__EXERCISE TASK__: From the line containing "Write the JSON" down to the last line of the material, return those lines verbatim and only those.

Entries with parts and joints
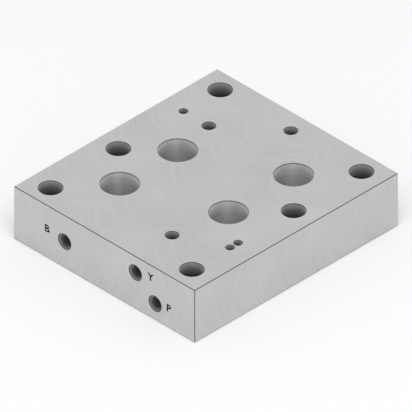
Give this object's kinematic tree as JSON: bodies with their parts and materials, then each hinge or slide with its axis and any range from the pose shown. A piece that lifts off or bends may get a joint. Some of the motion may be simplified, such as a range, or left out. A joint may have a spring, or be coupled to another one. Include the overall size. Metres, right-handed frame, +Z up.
{
  "type": "hydraulic tapping plate",
  "caption": "Rectangular aluminium plate bolted between a hydraulic valve and its manifold, with gauge ports tapped from its ends into the oil ports.",
  "frame": {"origin": "middle of the underside, which seals against the manifold", "axes": "+X along the plate's length, towards the end face tapped for ports P, Y and B; +Y across it, towards the side with the two neighbouring locating pin holes; +Z up, from the manifold to the valve"},
  "size_m": [0.2286, 0.2032, 0.0508],
  "materials": {
    "plate": "milled"
  },
  "bodies": {
    "root": {"plate": "plate"}
  },
  "joints": []
}
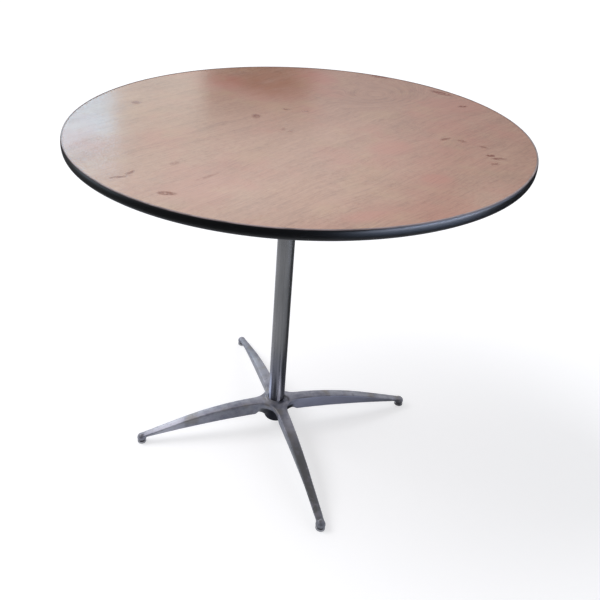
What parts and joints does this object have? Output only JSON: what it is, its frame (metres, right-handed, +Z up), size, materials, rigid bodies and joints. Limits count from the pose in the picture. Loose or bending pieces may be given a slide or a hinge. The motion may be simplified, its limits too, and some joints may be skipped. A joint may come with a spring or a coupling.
{
  "type": "cafe table",
  "caption": "Round pedestal cafe table: plywood top with a vinyl edge moulding, tube column, cast aluminium four-leg base and threaded levelling glides.",
  "frame": {"origin": "on the floor, on the axis of the column, under the middle of the round top", "axes": "+Z up along the column; the four legs point along +X, +Y, -X and -Y; -Y is the side nearest the viewer of the picture"},
  "size_m": [0.9143, 0.9144, 0.7627],
  "materials": {
    "plywood": "birch and hardwood plies, cut edge hidden",
    "face_veneer": "rotary-cut pinkish brown veneer under a clear satin-gloss coat",
    "back_veneer": "rotary-cut veneer, sanded, uncoated",
    "black_vinyl": "extruded black vinyl, soft gloss",
    "cast_aluminium": "satin cast aluminium",
    "tube_aluminium": "drawn and polished tube, dulled by use",
    "zinc_steel": "zinc-plated steel",
    "cup_steel": "darkened steel",
    "nylon": "off-white nylon"
  },
  "bodies": {
    "table": {"tabletop_core": "plywood", "face_veneer": "face_veneer", "back_veneer": "back_veneer", "edge_moulding": "black_vinyl", "mounting_spider": "cast_aluminium", "spider_screws": "zinc_steel", "column_tube": "tube_aluminium", "tie_rod": "zinc_steel", "top_nut": "zinc_steel", "base_casting": "cast_aluminium", "plate_washer": "zinc_steel", "lock_washer": "zinc_steel", "clamp_nut": "zinc_steel"},
    "pad_right": {"glide_cup_right": "cup_steel", "glide_sole_right": "nylon"},
    "stem_right": {"glide_stem_right": "zinc_steel"},
    "pad_back": {"glide_cup_back": "cup_steel", "glide_sole_back": "nylon"},
    "stem_back": {"glide_stem_back": "zinc_steel"},
    "pad_left": {"glide_cup_left": "cup_steel", "glide_sole_left": "nylon"},
    "stem_left": {"glide_stem_left": "zinc_steel"},
    "pad_front": {"glide_cup_front": "cup_steel", "glide_sole_front": "nylon"},
    "stem_front": {"glide_stem_front": "zinc_steel"}
  },
  "joints": [
    {"name": "glide_right_height", "type": "slide", "parent": "table", "child": "pad_right", "axis": [0, 0, -1], "range_m": [0, 0.005]},
    {"name": "glide_right_turn", "type": "hinge", "parent": "pad_right", "child": "stem_right", "pos_m": [0.327, 0, 0], "axis": [0, 0, -1], "range_deg": [0, 1417.3]},
    {"name": "glide_back_height", "type": "slide", "parent": "table", "child": "pad_back", "axis": [0, 0, -1], "range_m": [0, 0.005]},
    {"name": "glide_back_turn", "type": "hinge", "parent": "pad_back", "child": "stem_back", "pos_m": [0, 0.327, 0], "axis": [0, 0, -1], "range_deg": [0, 1417.3]},
    {"name": "glide_left_height", "type": "slide", "parent": "table", "child": "pad_left", "axis": [0, 0, -1], "range_m": [0, 0.005]},
    {"name": "glide_left_turn", "type": "hinge", "parent": "pad_left", "child": "stem_left", "pos_m": [-0.327, 0, 0], "axis": [0, 0, -1], "range_deg": [0, 1417.3]},
    {"name": "glide_front_height", "type": "slide", "parent": "table", "child": "pad_front", "axis": [0, 0, -1], "range_m": [0, 0.005]},
    {"name": "glide_front_turn", "type": "hinge", "parent": "pad_front", "child": "stem_front", "pos_m": [0, -0.327, 0], "axis": [0, 0, -1], "range_deg": [0, 1417.3]}
  ],
  "couplings": [
    {"joint": "glide_right_height", "follows": "glide_right_turn", "m_per_rad": 0.00020213},
    {"joint": "glide_back_height", "follows": "glide_back_turn", "m_per_rad": 0.00020213},
    {"joint": "glide_left_height", "follows": "glide_left_turn", "m_per_rad": 0.00020213},
    {"joint": "glide_front_height", "follows": "glide_front_turn", "m_per_rad": 0.00020213}
  ]
}
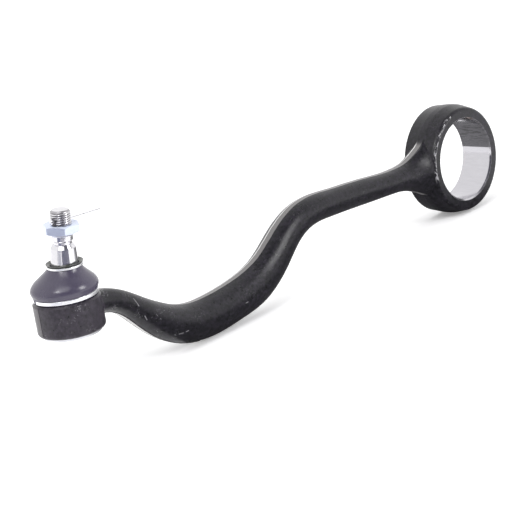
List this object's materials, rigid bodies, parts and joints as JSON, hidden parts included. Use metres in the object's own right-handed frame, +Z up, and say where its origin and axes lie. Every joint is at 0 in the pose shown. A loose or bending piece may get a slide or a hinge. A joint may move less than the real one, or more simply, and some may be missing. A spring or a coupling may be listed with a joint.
{
  "type": "suspension control arm",
  "caption": "Forged, cranked suspension arm with a large bored eye at one end and a booted ball joint with a tapered, threaded stud at the other.",
  "frame": {"origin": "centre of the eye's bore", "axes": "+Y along the bore, away from the picture's viewer; +X from the ball joint to the eye, along the arm; +Z up, the way the ball joint's housing points, with the arm standing on its eye and elbow"},
  "size_m": [0.4753, 0.0456, 0.1298],
  "materials": {
    "black_forging": "satin black coat over forged steel",
    "stud_steel": "ground and polished",
    "polymer": "moulded, hidden inside",
    "cap_steel": "bright zinc plate",
    "boot_rubber": "satin, dark bluish grey",
    "ring_steel": "bright",
    "plated_steel": "bluish zinc plate",
    "pin_steel": "bright drawn wire"
  },
  "bodies": {
    "arm": {"forged_arm": "black_forging", "closing_cap": "cap_steel", "boot_clip_ring": "ring_steel"},
    "seat": {"bearing_shell": "polymer", "dust_boot": "boot_rubber"},
    "boot_neck": {"boot_neck_ring": "ring_steel"},
    "stud": {"ball_stud": "stud_steel"},
    "nut": {"hex_nut": "plated_steel"},
    "pin": {"cotter_pin": "pin_steel"}
  },
  "joints": [
    {"name": "stud_swing", "type": "hinge", "parent": "arm", "child": "seat", "pos_m": [-0.412, 0, 0.019], "axis": [0, 0, 1], "continuous": true},
    {"name": "stud_tilt", "type": "hinge", "parent": "seat", "child": "boot_neck", "pos_m": [-0.412, 0, 0.019], "axis": [0.829, 0.5592, 0], "range_deg": [-25.6, 14.4], "deforming": ["dust_boot"]},
    {"name": "stud_spin", "type": "hinge", "parent": "boot_neck", "child": "stud", "pos_m": [-0.412, 0, 0.019], "axis": [0.0546, -0.0809, 0.9952], "continuous": true},
    {"name": "nut_turn", "type": "hinge", "parent": "stud", "child": "nut", "pos_m": [-0.412, 0, 0.019], "axis": [0.0546, -0.0809, 0.9952], "continuous": true},
    {"name": "pin_pull", "type": "slide", "parent": "stud", "child": "pin", "axis": [-0.9939, 0.091, 0.0619], "range_m": [0, 0.045]}
  ]
}
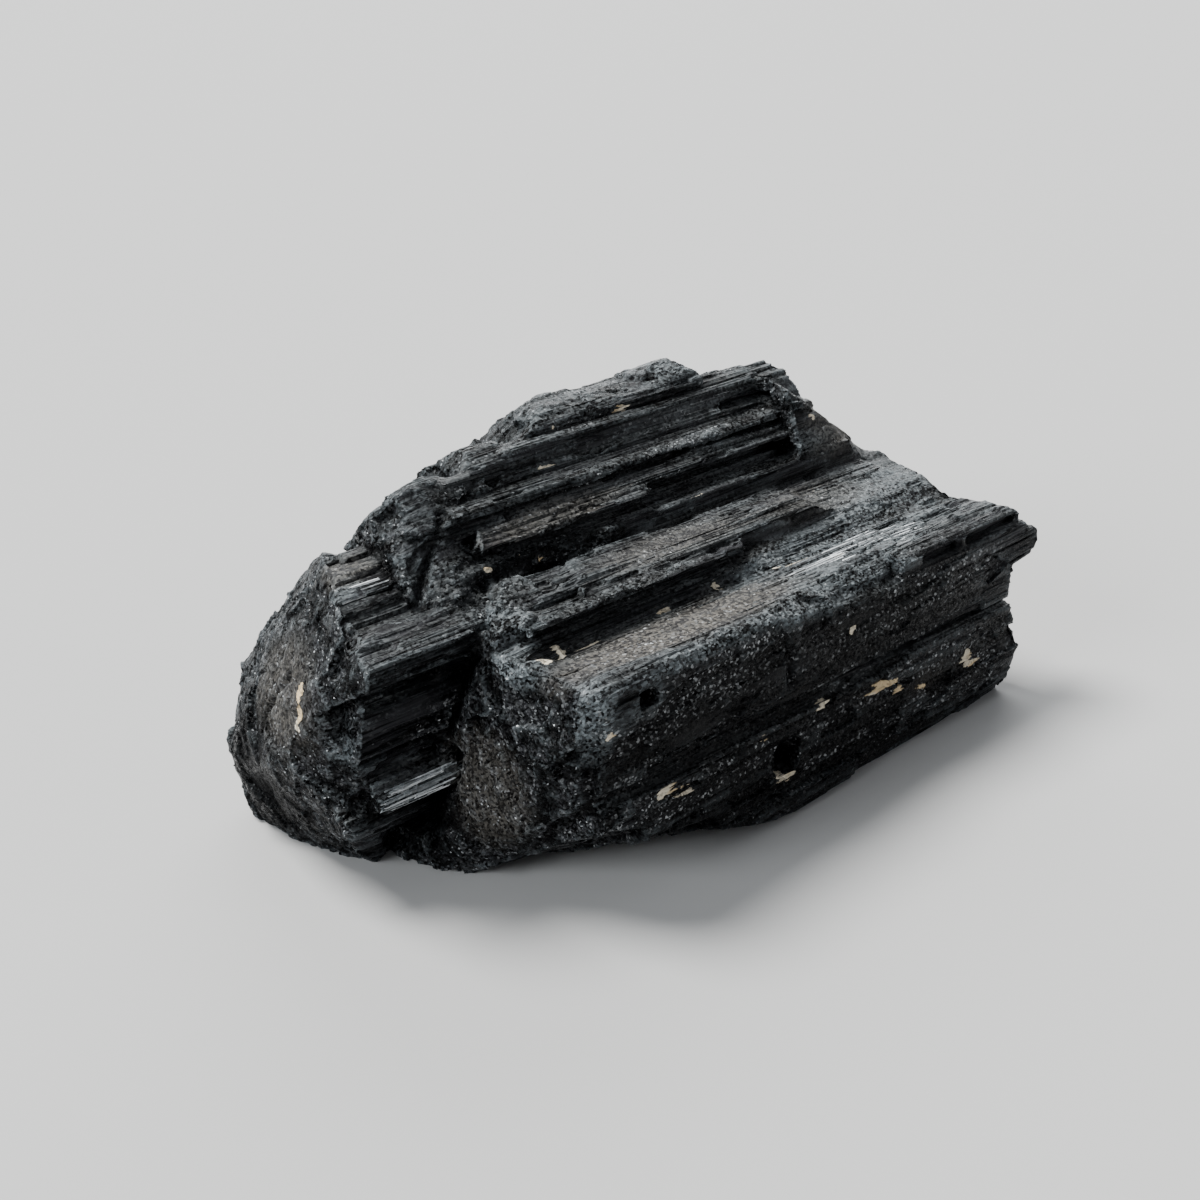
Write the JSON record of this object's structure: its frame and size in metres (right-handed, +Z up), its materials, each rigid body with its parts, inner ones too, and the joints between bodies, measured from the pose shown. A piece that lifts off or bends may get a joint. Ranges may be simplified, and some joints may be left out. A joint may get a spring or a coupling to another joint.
{
  "type": "raw black tourmaline",
  "caption": "Hand-sized broken block of raw black tourmaline: parallel striated crystals grown together, stepped ridges on top, a granular near end, lying on a flat underside.",
  "frame": {"origin": "centre of the underside: the middle of the bounding box in X and Y, on the plane the stone rests on", "axes": "+X along the crystals, away from the granular near end; +Y from the tall front face towards the back; +Z up from the resting plane to the crest"},
  "size_m": [0.1858, 0.111, 0.0852],
  "materials": {
    "schorl": "satin"
  },
  "bodies": {
    "root": {"tourmaline": "schorl"}
  },
  "joints": []
}
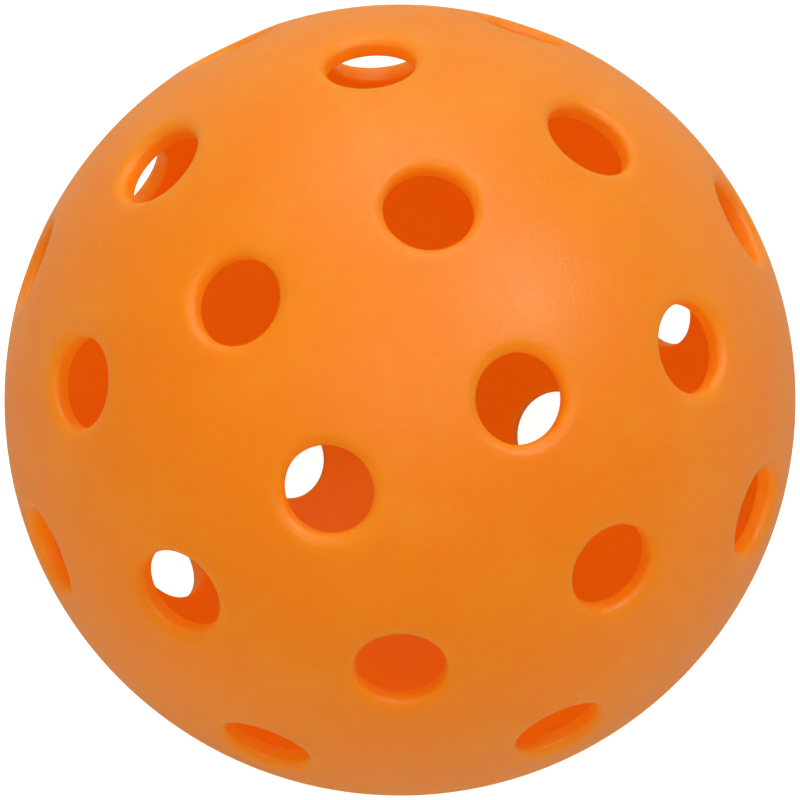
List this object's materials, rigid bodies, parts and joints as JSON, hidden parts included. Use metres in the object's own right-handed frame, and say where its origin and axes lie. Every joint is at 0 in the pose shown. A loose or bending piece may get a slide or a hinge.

__RESULT FOR THIS EXERCISE__:
Write the JSON record of this object's structure: its frame and size in metres (right-handed, +Z up), its materials, each rigid body with its parts, inner ones too, and the joints between bodies, measured from the pose shown. A piece that lifts off or bends may get a joint. Ranges may be simplified, and some joints may be left out. A joint may get a spring or a coupling to another joint.
{
  "type": "raw black tourmaline",
  "caption": "Hand-sized broken block of raw black tourmaline: parallel striated crystals grown together, stepped ridges on top, a granular near end, lying on a flat underside.",
  "frame": {"origin": "centre of the underside: the middle of the bounding box in X and Y, on the plane the stone rests on", "axes": "+X along the crystals, away from the granular near end; +Y from the tall front face towards the back; +Z up from the resting plane to the crest"},
  "size_m": [0.1858, 0.111, 0.0852],
  "materials": {
    "schorl": "satin"
  },
  "bodies": {
    "root": {"tourmaline": "schorl"}
  },
  "joints": []
}
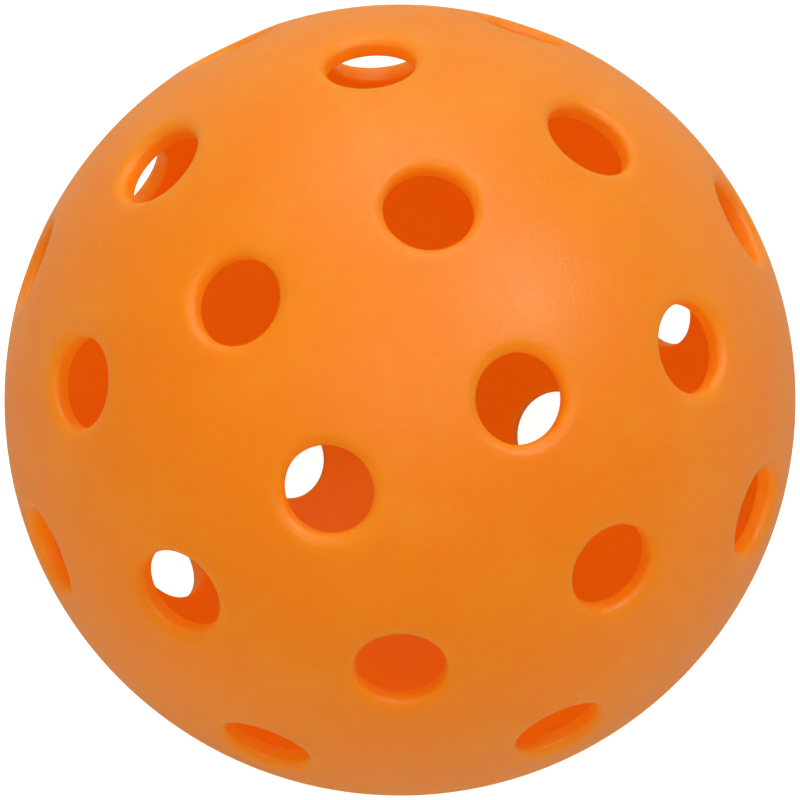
List this object's materials, rigid bodies, parts and joints as JSON, hidden parts included. Use metres in the object's own right-handed frame, and say where its origin and axes lie. Every joint is at 0 in the pose shown. A loose or bending piece may get a slide or a hinge.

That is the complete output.